Modus Vivendi: possible consensus
Is a consensus possible? Dr. Rajendra Prasad in his speech in the
Constituent Assembly on the eve of the adoption of the Constitution
said: “We have prepared a democratic Constitution. But a successful
working of democratic institutions requires in those who have to work
them willingness to respect the viewpoints of others, capacity for
compromise and accommodation. … After all, a Constitution like a machine
is a lifeless thing. It acquires life because of the men who control it
and operate it, and India needs today nothing more than a set of honest
men who will have the interest of the country before them…”
The Law Minister in his speech delivered
in Hindi in the Rajya Sabha on September 5, 2013, said that Parliament
had great respect for the judiciary and that the independence of the
judiciary should not be impaired. There seems to be some rethinking by
the government in regard to the composition of the JAC being entrenched
in the Constitution.
It is a unanimously held view that the
rule of law and the independence of the judiciary should in no manner be
compromised.
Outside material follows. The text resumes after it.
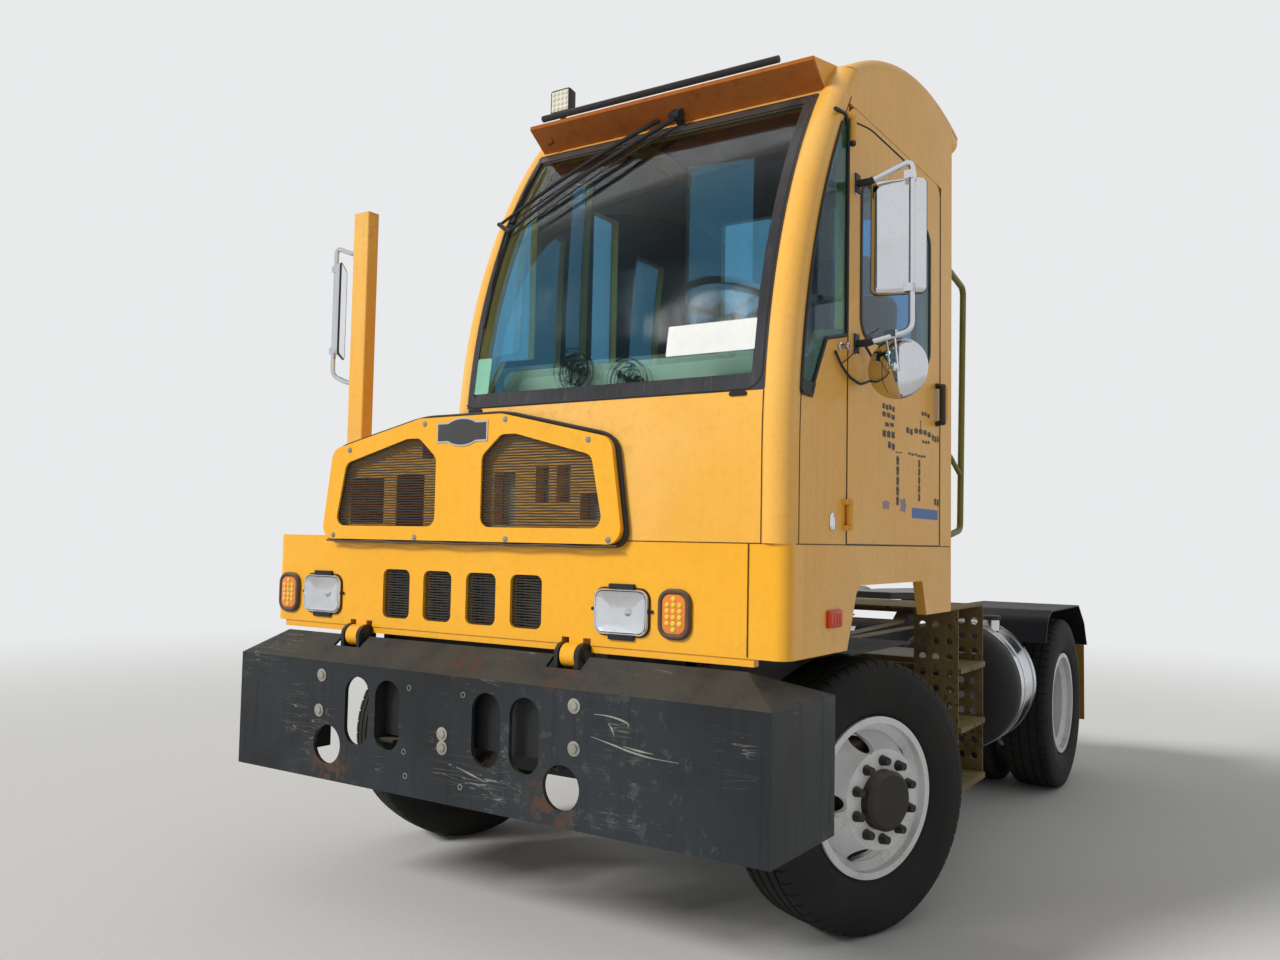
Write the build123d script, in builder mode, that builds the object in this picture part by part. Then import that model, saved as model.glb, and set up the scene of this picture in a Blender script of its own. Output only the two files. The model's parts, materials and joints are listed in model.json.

It is widely perceived that the collegium system has not
worked well and requires extensive reforms.
If the amendment is passed with the
pernicious flaws indicated above, it is likely to create enormous
tensions between the Bar and the judiciary on the one side and the
executive on the other — a bruising confrontation which could well be
avoided before the coming general elections.
It is hoped that our political leadership
will rise to a level of statesmanship to give substance to the
prophetic words of Rajendra Prasad, and bring judicial reforms while
preserving the rule of law supported by an independent judiciary.